E allora si può scrivere di tutto, purché sia qualcosa di concreto e di reale: un dolore, un cielo stellato, una bottiglia di whisky, un antidepres­sivo («Gloria perpetua alla fluoxetina/ la solerte messaggera dei neuroni. / Ora non più scialbi e soli, l’uno all’altro/ forestieri. Ora c’è/ l’allegra vivandiera che li scalda»). La rima, come si vede, può capitare, e spesso càpita, ma come càpita un incidente involontar­io. E può succedere, naturalmen­te, di non chiudere una poesia come si deve, perdere il filo e un po’ buttarla via. Quando però l’acrobazia riesce – e a Patrizia Cavalli riesce spesso - non c’è niente da aggiungere o levare, tutto è al suo posto e non può che essere così: «Io guardo il cielo, il cielo che tu guardi/ ma io non vedo quello che tu vedi./ Le stelle se ne stanno dove sono, / per me luci confuse senza nome, / per te costellazi­oni nominate/ prima che il sonno scioglierà il tuo ordine. /Ah, sognami senza ordine e dimentica/ i tanti nomi, fammi stella unica:/ non voglio un nome ma stellarti gli occhi, / esserti firmamento e vista chiusa, /oltre le palpebre, splenderti nel buio/ tua meraviglia e mia, immaginata».
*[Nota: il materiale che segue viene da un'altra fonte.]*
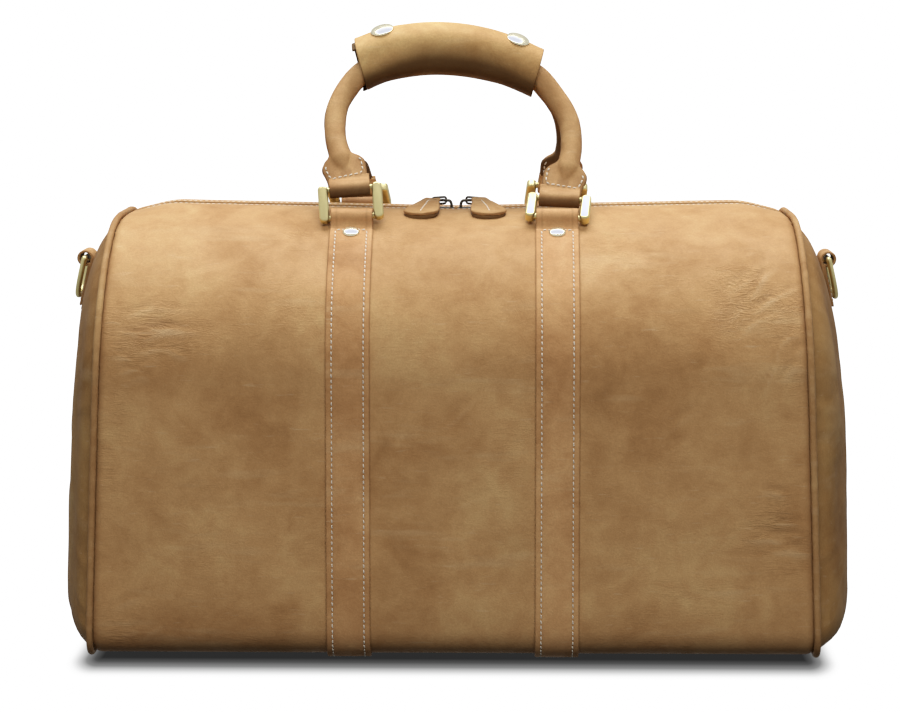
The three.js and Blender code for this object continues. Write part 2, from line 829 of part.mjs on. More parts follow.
// A D-shaped ring that hangs down from its bar along -Z.
function endRing() {
  const outline = (inset) => {
    const half = endRingWidth / 2 - inset;
    const top = endRingBar / 2 - inset;
    const straight = 6;
    const bottom = endRingBar / 2 - endRingLength + inset;
    const sideEnd = 0.75 * bottom; // the curve's handles
    const baseEnd = 0.62 * half;
    const path = new THREE.Shape();
    path.moveTo(-half, top);
    path.lineTo(-half, -straight);
    path.bezierCurveTo(-half, sideEnd, -baseEnd, bottom, 0, bottom);
    path.bezierCurveTo(baseEnd, bottom, half, sideEnd, half, -straight);
    path.lineTo(half, top);
    path.closePath();
    return path;
  };
  const face = outline(0);
  face.holes.push(outline(endRingBar));
  const geometry = new THREE.ExtrudeGeometry(face, {
    depth: endRingDepth,
    bevelEnabled: false,
    curveSegments: 7,
  });
  geometry.translate(0, 0, -endRingDepth / 2);
  return closed(geometry.rotateX(Math.PI / 2).rotateZ(Math.PI / 2));
}

// ---- inside ------------------------------------------------------------------------------
const liningInset = 4.4;
const liningThickness = 0.8;
const liningHalfLength = 208;
const liningSlot = 12; // half the width of the opening under the zipper
const boardLength = 410;
const boardWidth = 168;
const boardThickness = 1.4;

// The section, inset and run along X, as one solid block.
function insetBlock(inset, halfLength) {
  const front = arcs.map(({ y, z, ny, nz }) => [y - ny * inset, z - nz * inset]);
  const back = front.map(([y, z]) => [-y, z]).reverse();
  const outline = new THREE.Shape([...front, ...back].map(([y, z]) => new THREE.Vector2(y, z)));
  const geometry = new THREE.ExtrudeGeometry(outline, { depth: 2 * halfLength, bevelEnabled: false });
  geometry.translate(0, 0, -halfLength);
  return geometry.rotateX(Math.PI / 2).rotateZ(Math.PI / 2);
}

function lining() {
  const outside = insetBlock(liningInset, liningHalfLength);
  const inside = insetBlock(liningInset + liningThickness, liningHalfLength - liningThickness);
  const slotHeight = 20;
  const slotZ = crownZ - liningInset;
  const slot = box(2 * chainHalfLength, 2 * liningSlot, slotHeight, 0, 0, slotZ);
  return cut(outside, inside, slot);
}

function baseBoard() {
  const z = baseZ + leather + gap + boardThickness / 2;
  return box(boardLength, boardWidth, boardThickness, 0, 0, z);
}

// An open-topped pouch that lies against the lining's back wall.
function slipPocket() {
  const width = 190;
  const height = 120;
  const depth = 5;
  const wall = 0.8;
  const bottom = 45;
  const y = halfDepth - liningInset - liningThickness - gap - depth / 2;
  const z = bottom + height / 2;
  const outside = box(width, depth, height, 0, y, z);
  const inside = box(width - 2 * wall, depth - 2 * wall, height, 0, y, z + wall);
  return cut(outside, inside);
}

// ---- assembly ----------------------------------------------------------------------------
const duffelBag = new THREE.Group();

function add(name, geometry, surface, parent = duffelBag) {
  const mesh = new THREE.Mesh(geometry, surface);
  mesh.name = name;
  parent.add(mesh);
  return mesh;
}

function addBody() {
  const front = frontPanel();
  const end = endPanelRight();
  const piping = pipingRight();
  add("front_panel", front, tanLeather);
  add("back_panel", mirrorY(front), tanLeather);
  add("end_panel_right", end, tanLeather);
  add("end_panel_left", mirrorX(end), tanLeather);
  add("piping_right", piping, tanLeather);
  add("piping_left", mirrorX(piping), tanLeather);
  add("lining", lining(), cottonLining);
  add("base_board", baseBoard(), fibreboard);
  add("slip_pocket", slipPocket(), cottonLining);
}

function addStraps() {
  for (const side of ["left", "right"]) {
    const x = ringSideSign[side] * strapX;
    add(`strap_${side}`, strap(), strapLeather).position.x = x;
    for (const face of ["front", "back"]) {
      const seat = onShoulder(rivetAngle, 0);
      const holder = new THREE.Group();
      holder.position.set(x, face === "front" ? seat.y : -seat.y, seat.z);
      holder.rotation.x = (face === "front" ? 1 : -1) * (Math.PI / 2 - rivetAngle);
      duffelBag.add(holder);
      add(`rivet_${face}_${side}`, rivet(), brass, holder);
    }
  }
}

// Both handles are built facing the front, and the back one is mirrored.
function addHandle(face) {
  const group = new THREE.Group();
  if (face === "back") group.scale.y = -1;
  duffelBag.add(group);
  for (const side of ["left", "right"]) {
    const ring = add(`ring_${face}_${side}`, castRing(), brass, group);
    ring.applyMatrix4(ringMatrix(face, side));
  }
  add(`handle_${face}`, handle(face), strapLeather, group);
  add(`handle_core_${face}`, handleCore(face), cord, group);
}

function addGrip() {
  add("grip_wrap", gripWrap(), tanLeather);
  add("grip_flap", gripFlap(), tanLeather);
  for (const side of ["left", "right"]) {
    add(`snap_cap_${side}`, snapCap(side), brass);
    add(`snap_socket_${side}`, snapSocket(side), brass);
  }
}

function addZipper() {
  add("zipper_tape_front", frontTape(), tapeFabric);
  add("zipper_tape_back", mirrorY(frontTape()), tapeFabric);
  add("zipper_teeth_front", frontTeeth(), darkMetal);
  add("zipper_teeth_back", mirrorY(frontTeeth()), darkMetal);
  for (const side of ["left", "right"]) {
    const sign = ringSideSign[side];
    const x = sliderAt[side];
    const lift = rise(x);
    const body = add(`slider_${side}`, slider(), darkMetal);
    body.position.set(x, 0, tapeZ + lift);
    body.rotation.y = -sign * Math.atan2(topRise, topRiseAt);
    const link = new THREE.Group();
    link.position.set(x, 0, pullAxisZ + lift);
    link.rotation.z = sign * pullYaw;
    duffelBag.add(link);
    add(`pull_link_${side}`, pullLink(), darkMetal, link);
    addPullTab(side, sign, link);
  }
}

function addPullTab(side, sign, link) {
  const play = 0.2;
  const eye = pullLinkLength - pullLinkBack - pullLinkWire / 2 - play;
  const tab = add(`pull_tab_${side}`, pullTab(), strapLeather, link);
  tab.position.set(0, -eye, 0);
  tab.rotation.order = "ZXY";
  tab.rotation.set(pullTabDroop, 0, -sign * pullTabYaw);
}

function addEnds() {
  for (const side of ["left", "right"]) {
    const holder = new THREE.Group();
    holder.scale.x = ringSideSign[side];
    duffelBag.add(holder);
    add(`end_tab_${side}`, endTab(), strapLeather, holder).position.copy(endBar);
    const ring = add(`end_ring_${side}`, endRing(), brass, holder);
    ring.position.copy(endBar);
    ring.rotation.y = -endRingLean;
  }
}

addBody();
addStraps();
addHandle("front");
addHandle("back");
addGrip();
addZipper();
addEnds();

export default duffelBag;
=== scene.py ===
"""Looks of a leather weekend bag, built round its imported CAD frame.

Lengths are in millimetres in the frame's axes until a mesh is made, which is in metres.
"""

import math

import bmesh
import bpy
import numpy as np
from mathutils import Matrix, Vector


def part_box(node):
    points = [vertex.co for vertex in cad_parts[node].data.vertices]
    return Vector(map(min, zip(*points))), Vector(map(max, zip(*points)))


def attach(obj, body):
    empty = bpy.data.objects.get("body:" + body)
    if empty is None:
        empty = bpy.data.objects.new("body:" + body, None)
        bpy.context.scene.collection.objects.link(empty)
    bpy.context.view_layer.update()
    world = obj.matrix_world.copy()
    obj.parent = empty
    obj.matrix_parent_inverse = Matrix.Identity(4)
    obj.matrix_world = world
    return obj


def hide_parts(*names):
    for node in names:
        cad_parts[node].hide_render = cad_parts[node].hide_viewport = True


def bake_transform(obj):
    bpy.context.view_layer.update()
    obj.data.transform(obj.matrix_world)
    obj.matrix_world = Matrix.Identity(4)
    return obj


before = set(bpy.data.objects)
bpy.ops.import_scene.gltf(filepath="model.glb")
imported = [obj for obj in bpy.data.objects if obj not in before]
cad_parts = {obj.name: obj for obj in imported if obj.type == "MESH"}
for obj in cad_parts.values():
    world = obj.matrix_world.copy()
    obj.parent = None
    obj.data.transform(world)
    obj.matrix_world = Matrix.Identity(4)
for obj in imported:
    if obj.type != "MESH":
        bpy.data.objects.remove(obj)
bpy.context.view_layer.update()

MM = 0.001
PI = math.pi


def box_mm(node):
    """The low and high corners of a frame node's box."""
    low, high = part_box(node)
    return np.array(low) / MM, np.array(high) / MM


# ---- sizes of the frame ----
panel_low, panel_high = box_mm("front_panel")
strap_low, strap_high = box_mm("strap_right")
HALF_DEPTH = -panel_low[1]
BASE = panel_low[2]
TOP_RISE = 4.0  # how far the top climbs from the middle out
CROWN = panel_high[2] - TOP_RISE
STRAP_X = (strap_low[0] + strap_high[0]) / 2
STRAP_HALF = (strap_high[0] - strap_low[0]) / 2
SHOULDER = 100.0  # radius of the shoulders
CORNER = 18.0  # radius of the lower corners once the leather has settled
ZIP_HALF = 8.0  # from the middle to each panel's top edge
RISE_AT = 190.0  # where the top stops climbing
END_FALL = 9.0  # how far the top drops towards the ends
SEAM_TOP, SEAM_BASE = 219.5, 231.3  # the end seams' distance from the middle
BULGE = {-1: 24.5, 1: 29.5}  # one end sags in more than the other
TAB_BULGE = 30.0  # the bulge under the end tabs
CAD_TAB_SURFACE = 238.6  # where the end tabs lie against the ends
END_MIDDLE = 142.0  # the height of the hub that an end's rings of points close in on
PIPING = 2.2  # radius
LEATHER = 2.0  # thickness of the body's leather
FOLD_LEATHER = 1.6  # thickness of the loops round the bars
STRAP_TOP = 0.4 + 2.0  # a strap's outer face above the body's leather
PANEL_HALF = 223.0  # half width of the even grid that a panel is stretched from
CURL_WIDTH, CURL_DEPTH = 6.5, 4.3  # how a panel's edge turns in to its seam
ZIP_STITCH, STRAP_STITCH, END_STITCH = 4.5, 10.0, 8.7  # the rows' places on panels, straps and end tabs
LOOP_ANGLE = math.radians(67.7)  # up the shoulder from level, of a lower bar
RIVET_ANGLE = math.radians(60.4)
LOOP_HEIGHT = 6.0  # a lower bar's height above the shoulder
LOOP_MID = 4.5  # radius of the middle of the leather round a ring's bar
BAR_SPACING = 19.5  # between a ring's two bars
RING_TILT = math.radians(5)  # each ring's, seen from the front
RING_LEAN = {  # each ring's, out from upright
    ("front", -1): math.radians(25),
    ("front", 1): math.radians(57),
    ("back", -1): math.radians(55),
    ("back", 1): math.radians(47),
}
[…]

L’altra faccia della tautologia («le stelle se ne stanno dove sono») è come si vede l’inversione («ma io non vedo quello che tu vedi»), in questa poesia come in tutto il libro. Da qui l’opposizion­e permanente che vige tra l’io e il tu, tra amore e gelosia, tra narcisismo e disprezzo di sé. Da qui la dialettica tra luce e buio, cielo e terra, desiderio e castità («io casta e dissoluta»); il controcant­o di illusione e sconforto («la mia disperazio­ne è la speranza»), l’alternarsi di festosità e malinconia («Festeggiam­o la vita/ consoliamo la morte/ o magari il contrario/ finché viviamo»). Sul piano dei registri, simmetrica­mente, torna l’inconfondi­bile miscela di tragedia e commedia, e di comicità e dolore, che la Cavalli distilla fin dai suoi inizi. E tornano, portati dalla memoria poetica (volontaria o involontar­ia), i suoi maestri di sempre. Elsa Morante, naturalmen­te; non solo per il poemetto a lei dedicato - Con Elsa in Paradiso - che si chiude con un’agnizione definitiva sul loro personalis­simo rapporto, ma per legami e debiti specifici nel modo di scrivere e di stare al mondo (per Cavalli «Pensiero che non sente/ non pensa veramente. Solo un forte sentire/ lo costringe a capire»; per Morante «Solo chi ama conosce»). Ma appare anche Sandro Penna, a cui Cavalli ruba (e non è la prima volta) una delle sue Bellezze in bicicletta; e appare, se non sbaglio, Umberto Saba, la cui Preghiera alla madre («farmi, o madre/ come una macchia dalla terra nata/ che in sé la terra riassorbe ed annulla») rintocca fatalmente in testa alla Cavalli quando il dio della poesia la spinge a parlare di tutt’altro amore: «finché non verrà sciolto nella terra».

Tutto come sempre, insomma, ma non proprio tutto uguale. In questa raccolta che s’intitola con una certa dose di ironia Vita meraviglio­sa c’è più solitudine che mai, più oblìo, più senso di morte. Anzi, la morte consiste proprio nello scoprirsi definitiva­mente soli e nel non poter più ricordare nulla d’intero. Il mio felice niente - che è titolo di una sezione ed explicit di una poesia (in rima con «la mia nemica mente») – racchiude forse la formula di un esorcismo: scrivere come cucire, contro la cancellazi­one, con uno stupore insieme senile e bambino. «E me ne devo andare via così? / Non che mi aspetti il disegno compiuto/ ciò che si vede alla fine del ricamo/ quando si rompe con i denti il filo/ dopo averlo su se stesso ricucito/ perché non possa più sfilarsi se tirato./ Ma quel che ho visto si è tutto cancellato./ E quasi non avevo cominciato».